For those who may not know, K.G. is short for Kevin Garnett, arguably one of the greatest power forwards of all time. For his career, Garnett was NBA MVP, a 15-time All-Star, Defensive Player of the Year, a perennial All-NBA member and most importantly an NBA Champion. If Cleveland gets only some of that from Mobley then they have truly a one-of-a-kind player on their hands that will shape their identity going forward.
"Heading into the 2021 Draft, we had Mobley rated as the top overall prospect and I can see why J.B. compared him to K.G.," said a scout for a Western Conference contender. "We had no realistic shot of drafting him but we were and continue to be so high on his upside as a player. In today's NBA the term unicorn is overused but it honestly is applicable when it comes to Mobley. He very well could be the MVP one day soon."
Sure, there's the defensive upside which is beyond impressive, especially when Mobley only has room to improve and hone his craft over time. But, what's even more exciting is his offensive capabilities as well. Unlike Garnett, Mobley has shown an ability to act as both a primary and secondary creator offensively. There's also the fact that the former Trojan has showcased a willingness to shoot three-pointers. Sure, he doesn't take or make many of them right now but the potential as a shooter is tantalizing.
Going forward, it would be remiss of Cleveland to not build around him to completely maximize his potential and allow him to hit his apex as a player. So far, they've added Lauri Markkanen to provide spacing alongside him but there's still more they could do. According to sources, Orlando's Terrence Ross could be had for cheap and would make perfect sense with Mobley and the Cavaliers. Similar sources also say that Atlanta's Cam Reddish could also be had but the asking price is much higher compared to what Orlando is asking for Ross.

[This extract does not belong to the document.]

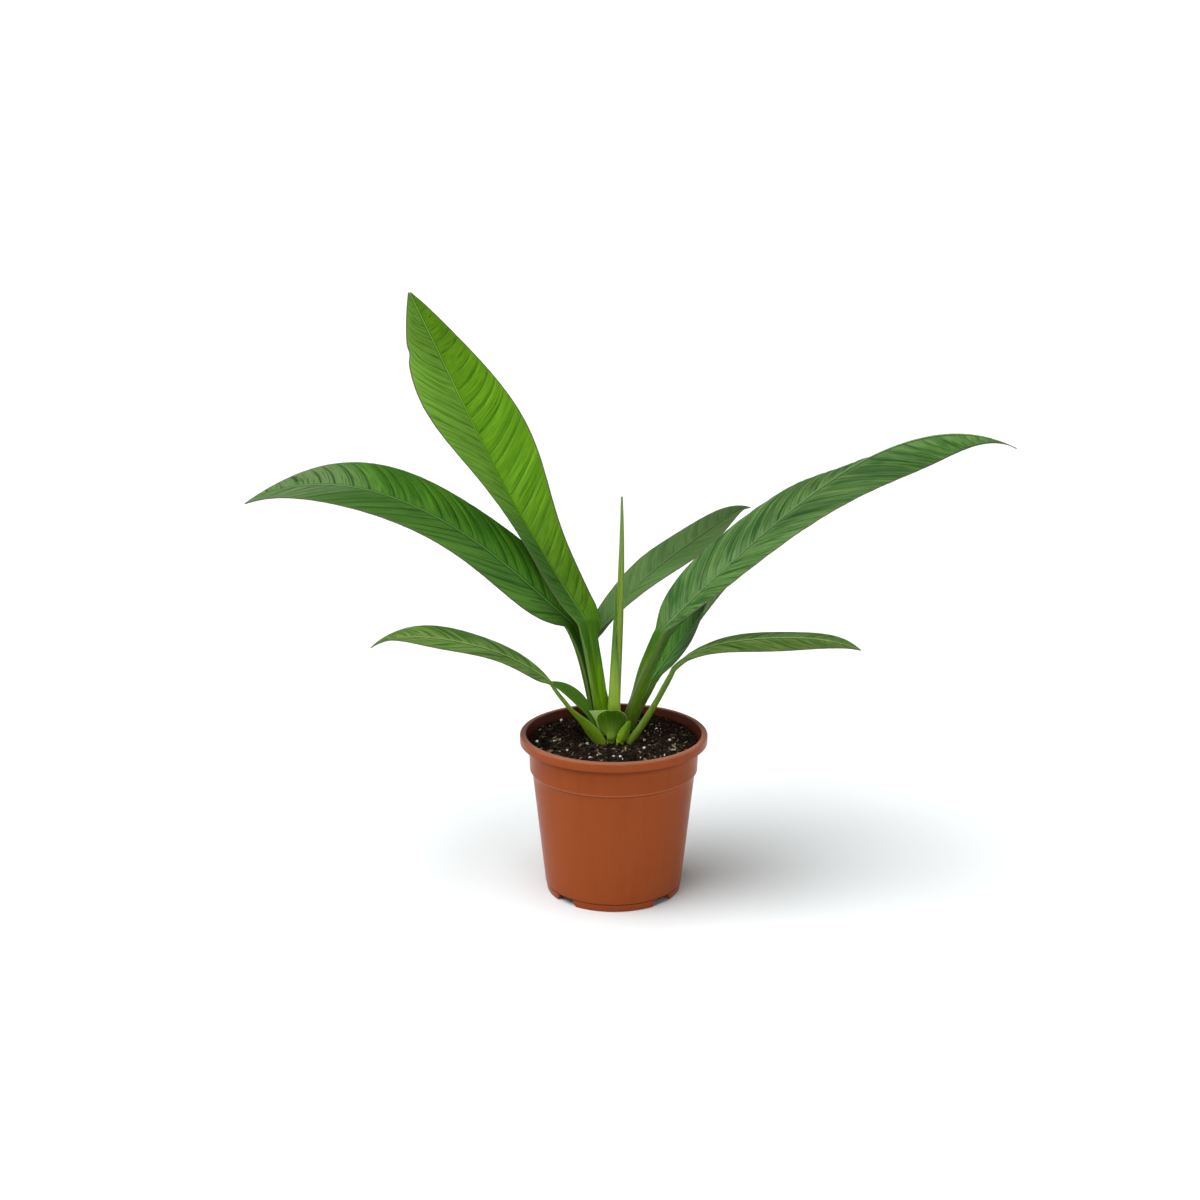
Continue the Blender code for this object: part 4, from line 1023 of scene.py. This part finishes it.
def sheath_material(name, low, high, edge_colour):
    """Sheaths and scales at the crown."""
    k = new_material(name, 0.15)
    streak = k.swing(k.noise(70.0, 3.0, 0.6, (14.0, 14.0, 1.0)), 0.7)
    share = k.math("ADD", k.smooth(k.attribute("along"), -0.4, 0.9), streak)
    body = k.mix(share, low, high)
    body = k.mix(k.smooth(k.attribute("edge"), 0.0, 0.8, 0.8, 0.0), body, edge_colour)
    roughness = k.swing(k.noise(300.0), 0.15, 0.415)
    return k.surface(body, roughness, k.noise(600.0), 0.0001, 0.6)


LOOKS = {
    "leaf_upright": LeafLook(
        light=(0.135, 0.31, 0.01), dark=(0.072, 0.2, 0.006), deep=(0.02, 0.075, 0.002),
        rib=(0.17, 0.36, 0.06), under=(0.09, 0.2, 0.03), stalk_low=(0.19, 0.38, 0.006),
        stalk_high=(0.052, 0.15, 0.01), groove=0.85, groove_width=0.07, rib_width=0.55,
        shade=(0.07, 0.19, 0.035), shade_end=0.4, left=(0.15, 0.3, 0.05), left_lines=2.0,
        bright=(0.62, 1.05, 0.78), turns=(0.1, 0.42, 0.68, 0.84)),
    "leaf_arch_left": LeafLook(
        light=(0.074, 0.205, 0.012), dark=(0.024, 0.095, 0.007), deep=(0.004, 0.03, 0.003),
        rib=(0.1, 0.23, 0.05), stalk_low=(0.055, 0.14, 0.006), stalk_high=(0.035, 0.1, 0.006),
        groove=0.85, groove_width=0.13, roughness=0.6, gloss=0.04, fine=1.9, midrib_sheen=0.15,
        left=(0.062, 0.135, 0.034), tip=(0.135, 0.19, 0.095), bright=(1.15, 0.92, 1.0),
        turns=(0.2, 0.4, 0.56, 0.74)),
    "leaf_arch_right": LeafLook(
        light=(0.098, 0.19, 0.045), dark=(0.018, 0.072, 0.01), deep=(0.006, 0.032, 0.005),
        rib=(0.14, 0.235, 0.085), stalk_low=(0.11, 0.22, 0.006), stalk_high=(0.04, 0.115, 0.006),
        groove_width=0.13, gloss=0.1, fine=3.0, midrib_sheen=0.25, bright=(1.15, 0.96, 1.42),
        turns=(0.15, 0.35, 0.55, 0.75)),
    "leaf_behind_right": LeafLook(
        light=(0.06, 0.16, 0.02), dark=(0.028, 0.095, 0.01), deep=(0.008, 0.04, 0.005),
        rib=(0.1, 0.21, 0.04), stalk_low=(0.11, 0.22, 0.006), stalk_high=(0.06, 0.15, 0.006),
        groove=0.6, groove_width=0.15, rib_width=0.6, gloss=0.08, bright=(1.45, 0.6, 0.6),
        turns=(0.32, 0.58, 0.66, 0.82)),
    "leaf_back_right": LeafLook(
        light=(0.09, 0.165, 0.045), dark=(0.05, 0.115, 0.028), deep=(0.02, 0.06, 0.012),
        rib=(0.1, 0.19, 0.06), under=(0.075, 0.15, 0.04), stalk_low=(0.08, 0.17, 0.01),
        stalk_high=(0.06, 0.14, 0.01), groove=0.45, groove_width=0.12, rib_width=0.5,
        bright=(1.05, 0.85, 0.66), turns=(0.3, 0.5, 0.5, 0.75)),
    "leaf_low_left": LeafLook(
        light=(0.15, 0.265, 0.05), dark=(0.03, 0.09, 0.01), deep=(0.012, 0.045, 0.004),
        rib=(0.2, 0.31, 0.1), under=(0.08, 0.17, 0.03), stalk_low=(0.17, 0.3, 0.012),
        stalk_high=(0.1, 0.21, 0.01), roughness=0.55, fine=2.6, midrib_sheen=0.2),
    "leaf_low_right": LeafLook(
        light=(0.12, 0.2, 0.04), dark=(0.024, 0.066, 0.008), deep=(0.01, 0.035, 0.004),
        rib=(0.17, 0.27, 0.08), under=(0.08, 0.17, 0.03), stalk_low=(0.14, 0.24, 0.012),
        stalk_high=(0.08, 0.17, 0.01), roughness=0.55, fine=2.6, midrib_sheen=0.2),
}

# Low colour, high colour and margin
SHEATH_LOOKS = {
    "sheath_left": ((0.075, 0.19, 0.006), (0.045, 0.125, 0.012), (0.09, 0.17, 0.04)),
    "crown_sheath": ((0.2, 0.33, 0.03), (0.034, 0.105, 0.001), (0.42, 0.62, 0.08)),
    "scale_left": ((0.1, 0.23, 0.008), (0.38, 0.56, 0.17), (0.42, 0.56, 0.24)),
    "scale_front": ((0.17, 0.3, 0.006), (0.12, 0.25, 0.008), (0.2, 0.32, 0.03)),
}

# Foot, middle, tip and edge colours, and where the foot's colour gives way
SPEAR_LOOK = (
    (0.3, 0.44, 0.05), (0.15, 0.25, 0.015), (0.17, 0.26, 0.06), (0.12, 0.22, 0.01), (0.0, 0.5),
)
WRAP_LOOK = (
    (0.27, 0.42, 0.035), (0.05, 0.15, 0.01), (0.04, 0.12, 0.01), (0.12, 0.24, 0.02),
    (0.18, 0.42),
)

# Darkest and lightest colour, and roughness
GRAIN_LOOKS = {
    "grains": ((0.003, 0.0018, 0.001), (0.04, 0.024, 0.013), 0.9),
    "fibres": ((0.01, 0.006, 0.003), (0.12, 0.08, 0.042), 0.8),
    "chips": ((0.02, 0.013, 0.006), (0.24, 0.18, 0.1), 0.8),
    "perlite": ((0.5, 0.47, 0.4), (0.95, 0.93, 0.88), 0.7),
}

# Painted light and shade lines round the pot: height, reach, strength and colour
POT_LIGHT_AND_SHADE_LINES = (
    # painted highlight along the collar's lower edge
    (BODY_TOP_HEIGHT + 0.9, 0.7, 0.5, (0.42, 0.13, 0.06)),
    # painted shade under the collar's step
    (BODY_TOP_HEIGHT - 0.4, 0.7, 0.6, (0.1, 0.015, 0.004)),
    # painted shade in the groove above the foot
    (BODY_FOOT_HEIGHT - 0.7, 0.6, 0.7, (0.08, 0.012, 0.004)),
)


def pot_material():
    """Terracotta-coloured moulded plastic, with a rim that is partly worn and partly painted
    highlight, painted highlight and shade lines at the collar and the foot, painted shade under the
    lip and painted shade inside.
    """
    k = new_material("pot_fine", 0.06)
    cloud = k.noise(14.0)
    flow = k.noise(22.0, 4.0, 0.6, (7.0, 7.0, 0.5))
    body = k.mix(cloud, (0.255, 0.052, 0.011), (0.3, 0.066, 0.016))
    body = k.mix(k.smooth(flow, 0.45, 0.75, 0.0, 0.25), body, (0.2, 0.036, 0.007))
    place = k.node("SeparateXYZ", {0: k.node("TexCoord").outputs["Object"]})
    high = k.times(place.outputs["Z"], 1 / MM)
    # Painted highlight and shade lines round the pot
    for middle, reach, strength, colour in POT_LIGHT_AND_SHADE_LINES:
        line = k.smooth(k.apart(high, middle), 0.1, reach, strength, 0.0)
        body = k.mix(line, body, colour)
    # Rim top lighter in patches: partly wear, partly a painted highlight
    rim = k.smooth(high, POT_HEIGHT - 1.6, POT_HEIGHT - 0.3, 0.0, 0.75)
    rim = k.times(rim, k.smooth(cloud, 0.3, 0.6, 0.6, 1.0))
    body = k.mix(rim, body, (0.27, 0.115, 0.072))
    # Painted shade on the collar under the lip's overhang
    shaded = k.smooth(high, LIP_FOOT - 0.4, LIP_FOOT - 0.1, 0.6, 0.0)
    shaded = k.times(k.smooth(high, LIP_FOOT - 5.5, LIP_FOOT - 1.8), shaded)
    body = k.mix(shaded, body, (0.09, 0.014, 0.004))
    # Painted shade over the pot's inner wall and floor
    body = k.mix(k.times(k.attribute("inside"), 0.9), body, (0.062, 0.012, 0.006))
    roughness = k.swing(k.noise(90.0, 4.0, 0.6), 0.14, 0.31)
    return k.surface(body, roughness, k.noise(900.0, 3.0, 0.6), 0.00006, 0.5)


def soil_material():
    """Dark peat between the grains."""
    k = new_material("soil_fine", 0.08)
    grain = k.noise(700.0, 5.0, 0.7)
    body = k.mix(k.smooth(grain, 0.35, 0.7), (0.002, 0.0012, 0.0008), (0.016, 0.009, 0.005))
    return k.surface(body, 0.95, grain, 0.0006, 1.0)


def grain_material(name, low, high, roughness):
    """Grains, fibres and perlite: each lump has its own tone."""
    k = new_material(name, 0.12)
    fine = k.noise(1500.0, 3.0, 0.6)
    share = k.math("ADD", k.attribute("tone"), k.swing(fine, 0.5))
    return k.surface(k.mix(share, low, high), roughness, fine, 0.0002, 0.8)


# Stage, in metres

FLOOR_REACH = 14.0
FLOOR_TONES = ((0.842, 0.872, 0.888), (0.857, 0.887, 0.903))
SKY = (0.12, 0.5, 1.05, 0.05)  # from one height to another, and its strength at each
AIM = Vector((-0.02, -0.02, 0.12))
SUN_PLACE = (-0.75, -0.3, 2.2)
SUN_STRENGTH = 4.2
SUN_ANGLE = 64.0
BOX_PLACE = (0.5, -1.9, 1.3)
BOX_POWER = 4.0
BOX_SIZE = 1.2


def add_lamp(name, light, place):
    """Puts a lamp in its place, facing the plant."""
    item = add_object(name, light)
    item.location = place
    item.rotation_euler = (AIM - Vector(place)).to_track_quat("-Z", "Y").to_euler()


def build_stage():
    """Pale floor, soft studio light and the camera."""
    mesh = bpy.data.meshes.new("floor")
    corners = [(-1, -1), (1, -1), (1, 1), (-1, 1)]
    mesh.from_pydata([(x * FLOOR_REACH, y * FLOOR_REACH, 0) for x, y in corners], [], [range(4)])
    floor = add_object("floor", mesh)
    k = new_material("floor", 0.2)
    mesh.materials.append(k.surface(k.mix(k.noise(3.0), *FLOOR_TONES), 0.7))

    sky = Shader(bpy.data.worlds.new("studio"), "Background")
    bpy.context.scene.world = sky.owner
    place = sky.node("SeparateXYZ", {0: sky.node("TexCoord").outputs["Generated"]})
    sky.plug(sky.main.inputs["Strength"], sky.smooth(place.outputs["Z"], *SKY))
    sky.plug(sky.main.inputs["Color"], (1.0, 1.0, 1.0))

    sun = bpy.data.lights.new("key", "SUN")
    sun.energy = SUN_STRENGTH
    sun.angle = math.radians(SUN_ANGLE)
    add_lamp("key", sun, SUN_PLACE)
    box = bpy.data.lights.new("front_box", "AREA")
    box.energy = BOX_POWER
    box.size = BOX_SIZE
    add_lamp("front_box", box, BOX_PLACE)

    data = bpy.data.cameras.new("camera")
    data.lens = LENS
    data.sensor_width = SENSOR
    camera = add_object("camera", data)
    camera.location = CAMERA_PLACE
    camera.rotation_euler = (math.radians(90 - CAMERA_PITCH), 0, 0)
    bpy.context.scene.camera = camera
    bpy.context.scene.view_settings.view_transform = "Standard"


def add(piece, slot, *nodes):
    """Puts a piece on the object's one body."""
    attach(piece, "root")
    if nodes:
        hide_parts(*nodes)


def main():
    """Builds the stage and every piece."""
    build_stage()
    add(build_pot(pot_material()), "pot_plastic", "pot")
    add(build_soil(soil_material()), "soil", "soil")
    looks = {name: grain_material(name, *values) for name, values in GRAIN_LOOKS.items()}
    for kind in LOOSE:
        add(scatter(kind, looks[kind.look]), "soil")
    for leaf in LEAVES:
        slot = "leaf_bright" if leaf.name == "leaf_upright" else "leaf_deep"
        skin = leaf_material(leaf.name + "_skin", LOOKS[leaf.name])
        add(build_leaf(leaf, skin), slot, leaf.name)
    for sheath in SHEATHS:
        skin = sheath_material(sheath.name + "_skin", *SHEATH_LOOKS[sheath.name])
        add(build_leaf(sheath, skin), "sheath_olive", sheath.name)
    add(build_spear(shoot_material("spear_skin", *SPEAR_LOOK)), "spear_pale", "spear")
    wrap = shoot_material("wrap_skin", *WRAP_LOOK)
    add(build_spear_sheath(wrap), "spear_pale", "spear_sheath")


main()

Adding either of those two to the team's existing rotation would only make things easier for Mobley offensively in terms of both playmaking and shooting and in turn, life easier for the rest of Cleveland's roster as well. No, he won't be the league's MVP this season but it's become increasingly clear that Mobley has quietly grown into the Cavaliers' best player in little time at all. As Mobley continues to improve, Cleveland's chances of being a playoff threat feel even more legitimate as well. But, if the Cavaliers fully invest in building around him going forward and he does become the MVP-caliber player he feels destined to be, then Cleveland will be a force to be reckoned with in the Eastern Conference in no time at all.